The Berkeley Packet Filter (BPF) was a key enabler of SDN. BPF was developed in the early 1990s as a VM within the kernel, designed to execute user-defined packet filtering programs. If you’ve ever used iptables or tcpdump on a Linux machine, then you’re actually invoking code that gets compiled into BPF bytecode to be executed in the kernel space to achieve your demands:

iptables -A INPUT -s 192.168.1.0/24 -j DROP

tcpdump -i eth0 "tcp port 80"

It makes sense to have these execute at the kernel level instead of the application level, because it is much closer to where their commands will actually have an effect.

Manipulating networking with BPF commands like this has long been the mainstay of Linux operators in fits of debugging frustration. However, the instruction set available was always limited to basic networking intervention.

Fast forward to the mid-2010s, and there’s now a building conflict between the deliberate move to make applications independent from each other (using containers and pods) yet also the need to have a common platform for instrumentation between them. This is where the work of Alexei Starovoitov shines, and along came the idea to expand the capabilities of BPF significantly. eBPF introduced a new instruction set to the Linux kernel, supporting a wider range of data structures and allowing programs to be attached to kernel events and hooks. These enhancements laid the foundation for eBPF’s application to observability. In effect, it enabled programmability in a space that was previously an immutable fortress.

eBPF today

The advent of eBPF has spawned multiple companies and open-source projects intent on bringing its benefits to the Linux-based world at large:

groundcover : a cloud-native eBPF observability platform with a strong focus on usability and clear presentation. Crucially, it plugs gaps present when using eBPF alone, as it can use its comprehensive overview to show distributed tracing.
OpsCruise(Now part of Virtana) : another innovative observability solution using eBPF and Open Telemetry together, with a key differentiator being automatic dependency discovery and “time travel,” bridging the causal link between actual changes to the deployment and the resultant logs, metrics, and traces.
Cilium : An open-source project that leverages eBPF to provide a Container Network Interface plugin for Kubernetes for networking, security, and observability.
Isovalent offers a commercial distribution of Cilium with additional features, support, and integration with other cloud-native technologies.
Katran: Facebook’s open-source layer 4 load balancer that utilises eBPF to achieve extremely low latency, processing packets in as little as 50 nanoseconds.

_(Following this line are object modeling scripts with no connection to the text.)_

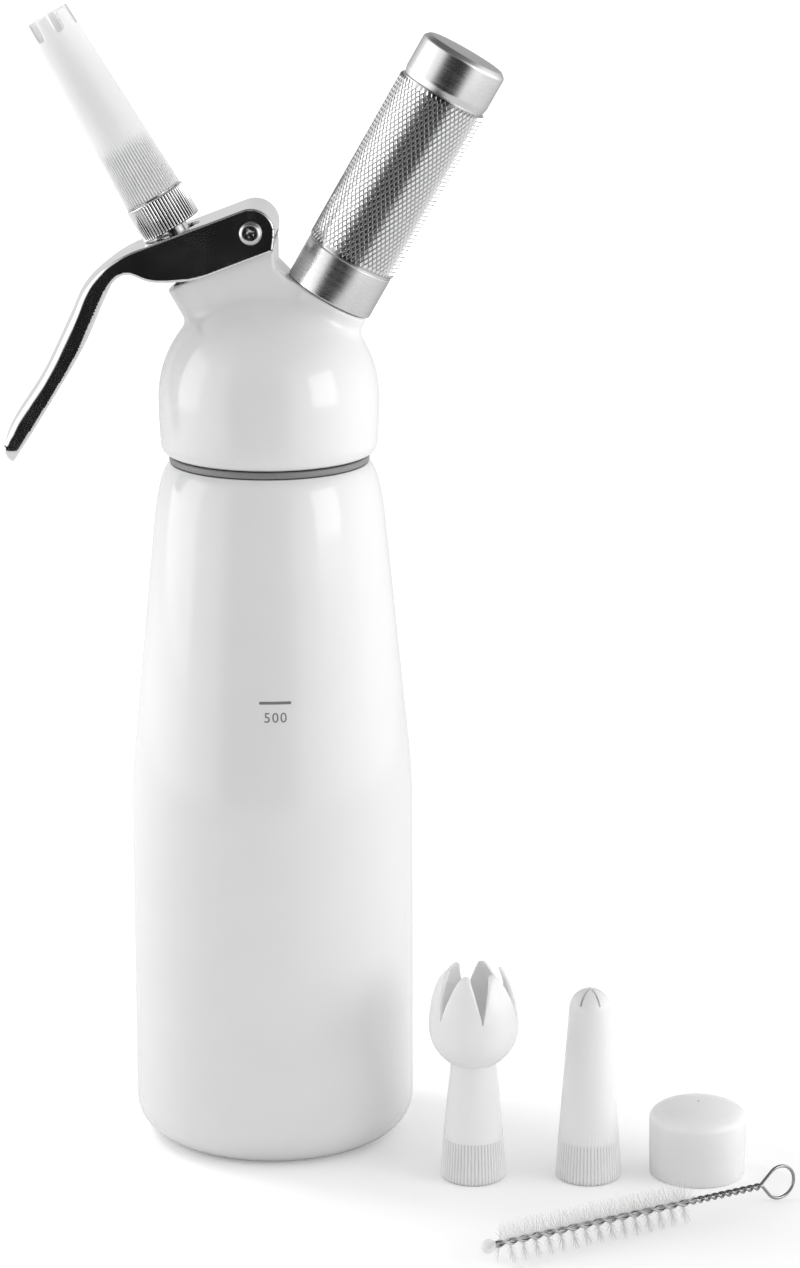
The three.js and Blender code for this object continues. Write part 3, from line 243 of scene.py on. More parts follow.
class SurfaceEffects:
    """Shader groups that several finishes share, each made once."""

    def __init__(self) -> None:
        """Build the groups."""
        self.grain = self._grain()
        self.handling = self._handling()
        self.shade = self._shade()
        self.turning = self._turning()
        self.painted_groove_shade = self._painted_groove_shade()

    def _grain(self) -> bpy.types.NodeTree:
        """Fine relief of a sprayed, moulded or cast surface."""
        inputs = {
            "Vector": (VECTOR, None),
            "Fine Scale": (FLOAT, 2.0),
            "Wave Scale": (FLOAT, 0.3),
            "Wave Share": (FLOAT, 0.5),
        }
        graph, given, result = new_group("surface grain", "ShaderNodeTree", inputs, {"Height": FLOAT})
        fine = graph.noise(given["Vector"], given["Fine Scale"], 4.0)
        wave = graph.noise(given["Vector"], given["Wave Scale"], 1.0)
        rest = graph.math("SUBTRACT", 1.0, given["Wave Share"])
        parts = (graph.math("MULTIPLY", fine, rest), graph.math("MULTIPLY", wave, given["Wave Share"]))
        graph.tree.links.new(graph.math("ADD", *parts), result["Height"])
        return graph.tree

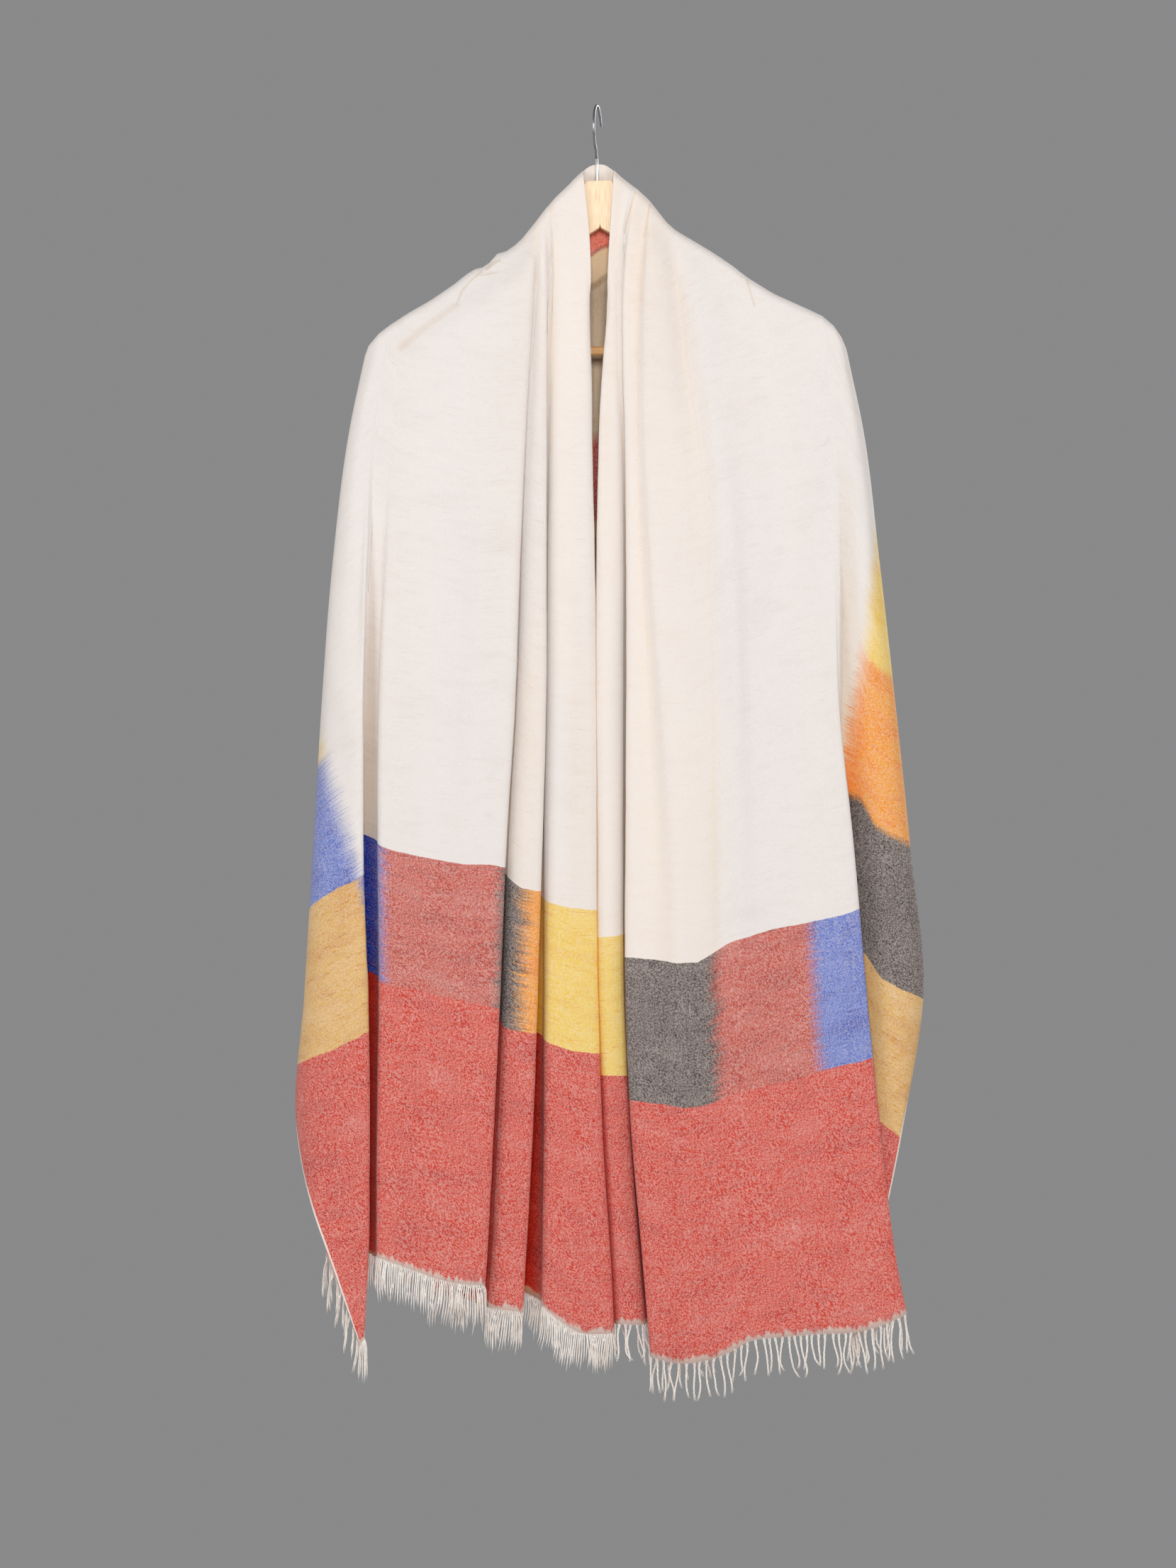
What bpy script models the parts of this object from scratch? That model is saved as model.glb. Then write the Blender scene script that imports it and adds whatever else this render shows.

eBPF has found novel applications beyond just observability. Take network security, where eBPF is being leveraged to create powerful firewalls and intrusion detection systems. By attaching eBPF programs to network hooks, administrators can define complex filtering rules and inspect packets at a granular level. This enables real-time detection and mitigation of threats, such as DDoS attacks, malware propagation, and unauthorised access attempts. eBPF’s ability to dynamically update filtering rules without modifying the kernel itself enables adaptive security policies that can respond to emerging threats promptly. Tetragon is a key player in this area.

How eBPF works

One of the key mechanisms used by eBPF for observability is kernel probes (kprobes). Kprobes allow eBPF programs to be attached to specific kernel functions or instructions. When the designated kernel code is executed, the eBPF program is triggered, allowing it to collect relevant data and metrics. Consider the following C snippet:

SEC("kprobe/do_unlinkat")
int BPF_KPROBE(do_unlinkat, int dfd, struct filename *name)
{
    pid_t pid;
    const char *filename;

    pid = bpf_get_current_pid_tgid() >> 32;
    filename = BPF_CORE_READ(name, name);
    bpf_printk("KPROBE ENTRY pid = %d, filename = %s\n", pid, filename);
    return 0;
}

This code (eumonia-bpf 2023) monitors and captures the unlink system call executed in the Linux kernel, which is used to delete a file. This eBPF program places hooks at the entry and exit points of the do_unlinkat function using a kprobe.

We create a kprobe named BPF_KPROBE(do_unlinkat), which gets triggered when the do_unlinkat function is entered. It takes two parameters: dfd (file descriptor) and name (filename structure pointer). In this kprobe, we retrieve the PID (process identifier) of the current process and then read the filename. Finally, we use the bpf_printk function to print the PID and filename in the kernel log.

In addition to probes, eBPF offers other powerful observability mechanisms. eBPF programs can be attached to network sockets, enabling detailed monitoring of network traffic and protocols. They can also be used to trace function calls and measure latency, allowing developers to identify performance bottlenecks and optimise their applications.

eBPF’s observability capabilities are further enhanced by its ability to store and aggregate collected data in efficient data structures called BPF maps. These maps act as a communication channel between eBPF programs running in the kernel and user-space tools. They allow collected metrics and events to be accessed and analysed in real time, providing valuable insights into system behaviour.

Conclusion

What began as a simple way to manipulate basic networking in Linux has found a new lease of life in the genius of eBPF. The magic of eBPF lies in its ability to extend the kernel’s capabilities and enable deep observability without introducing significant overhead.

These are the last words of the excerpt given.